Chipotle Announces Intention To Split Stock Following Massive Growth

Chipotle Mexican Grill, Inc. (CMG), on March 19, announced that its Board of Directors will seek shareholder approval for a 50-for-1 stock split at its annual shareholder meeting on June 6. If the resolution is approved, each shareholder holding one Chipotle share as of June 18, 2024, will receive 49 additional shares, which will be distributed on June 25, 2024. The company’s share price has increased more than 330% in the last five years and crossed the $3,000 mark for the first time yesterday. These steady gains have made it a less appealing pick for retail investors, and the announced stock split will generate more interest in its stock price, given that the stock will be substantially cheaper to access following the split. 

Is Chipotle's Current Level of Growth Sustainable?

Chipotle has been growing in leaps and bounds since the pandemic, with the company reporting double-digit YoY revenue growth in each of the last 12 quarters.
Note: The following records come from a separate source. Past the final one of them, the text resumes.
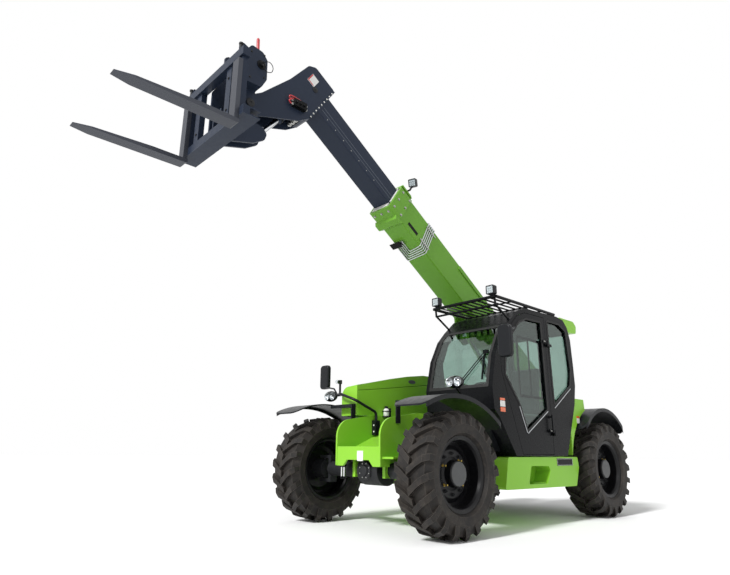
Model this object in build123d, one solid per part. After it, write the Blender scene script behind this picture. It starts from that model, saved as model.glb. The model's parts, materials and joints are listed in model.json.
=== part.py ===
from build123d import *
import math
import os

# Telehandler, millimetres.
# Working frame: X ahead of mid-wheelbase, Y left of the wheel centreline, Z above the ground.
# save() moves every piece back by origin_ahead, so the part's origin is under the middle of its length.

# ---- driving dimensions ------------------------------------------------------------------
origin_ahead = 1148
wheel_base = 3000
wheel_track = 1890
axle_height = 570

tyre_radius = 570
tyre_width = 400
bead_radius = 300
rim_flange_radius = 339
rim_width = 320
lug_count = 20
lug_height = 45
lug_lead = 97
lug_foot = 400
rim_wall = 9
disc_recess = 115
hub_cap_radius = 115
hub_cap_length = 78
kingpin_inset = 90
hub_inset = 55
steering_eye_inset = 25
kingpin_radius = 32
spindle_radius = 60
knuckle_radius = 104
yoke_half = 45
yoke_plate = 34
yoke_inset = 110
axle_tube_inset = 130
axle_tube_radius = 78
axle_housing_radius = 150
steering_arm = 150
steering_arm_thickness = 26
steering_eye_radius = 30
steering_eye_height = 42
steering_bar_radius = 20
steering_shell_radius = 38
fender_inner = 745
fender_outer = 1150
fender_skin = 14
fender_lip = 42
fender_corner = 80
fender_arm_half = 30
rear_arch_ahead = 50
rear_arch_above = 45
rear_arch_radius = 700

frame_right = -380
frame_left = 300
frame_plate = 22
frame_front = 1750
frame_tail = -2150
frame_bottom = 400
frame_top = 1160
nose_bottom = 613
nose_top = 808
tower_left = 8
tower_thickness = 28
floor_plate = 20

boom_angle = 33.9
boom_pivot_x = -1900
boom_pivot_z = 1675
boom_centre = -170
outer_width = 330
outer_height = 390
outer_below_pivot = 150
outer_wall = 10
outer_tail = 150
outer_reach = 3760
collar_length = 230
collar_lip = 8
boom_rib = 14
pipe_count = 5
pipe_pitch = 32
clamp_u = 3195
clamp_length = 55
inner_width = 260
inner_height = 277
inner_below_pivot = 80
inner_wall = 9
inner_start = 2300
inner_reach = 5150
pivot_pin_radius = 45
pivot_boss_radius = 85

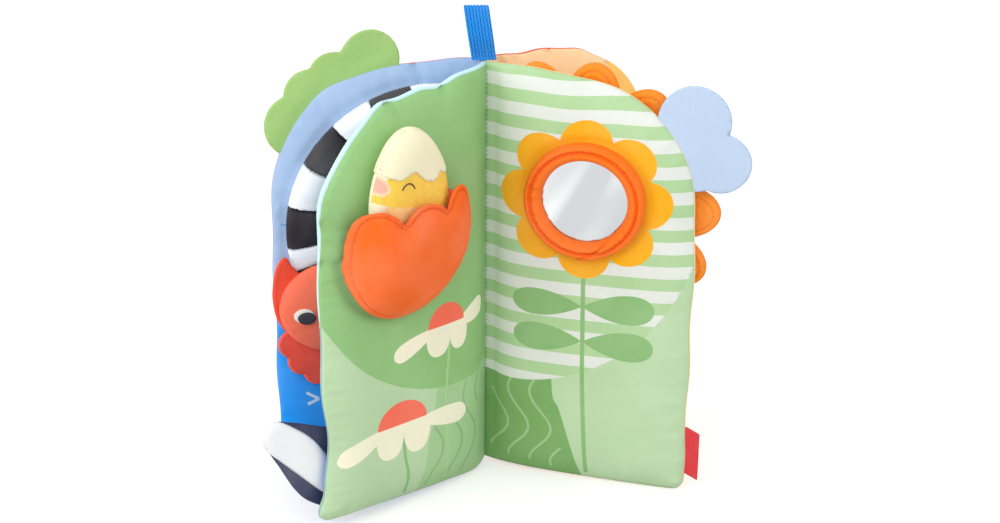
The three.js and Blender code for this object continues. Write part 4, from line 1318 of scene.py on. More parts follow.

This growth has come on the back of the growing popularity of its reasonably priced burritos. According to TD Cowen Analyst Andrew Charles, customers still view Chipotle’s products as better value for money compared to other fast food chains, which has been a leading contributor to growth amid inflationary pressures.

To accelerate growth, Chipotle has been aggressively investing in improving its digital capabilities, mobile ordering, and drive-thru facilities. The company's unique drive-thru experience, Chipotlanes, has fueled the company’s growth in recent times and is expected to be a growth driver in the foreseeable future. The company’s loyalty program, which now has more than 38 million members, is also proving to be a growth driver.

Despite macro pressures, Chipotle seems well-positioned to double-digit growth in the next few years.

Better To Dive In Prior To Split?

In theory, a stock split does not impact the valuation of a company. However, from a market performance perspective, Chipotle stock will become more appealing at a lower price point, especially to retail investors. Renewed retail investor enthusiasm may push Chipotle stock price higher in the post-split era, which makes investing in the company before the split a rational decision from a strategic perspective. Investors, however, will have to be wary of the premium valuations at which Chipotle is trading today. The company is currently valued at a forward non-GAAP P/E of 54 compared to just 23 for McDonald’s Corporation (MCD), which suggests years of future growth is already baked into Chipotle’s market value today.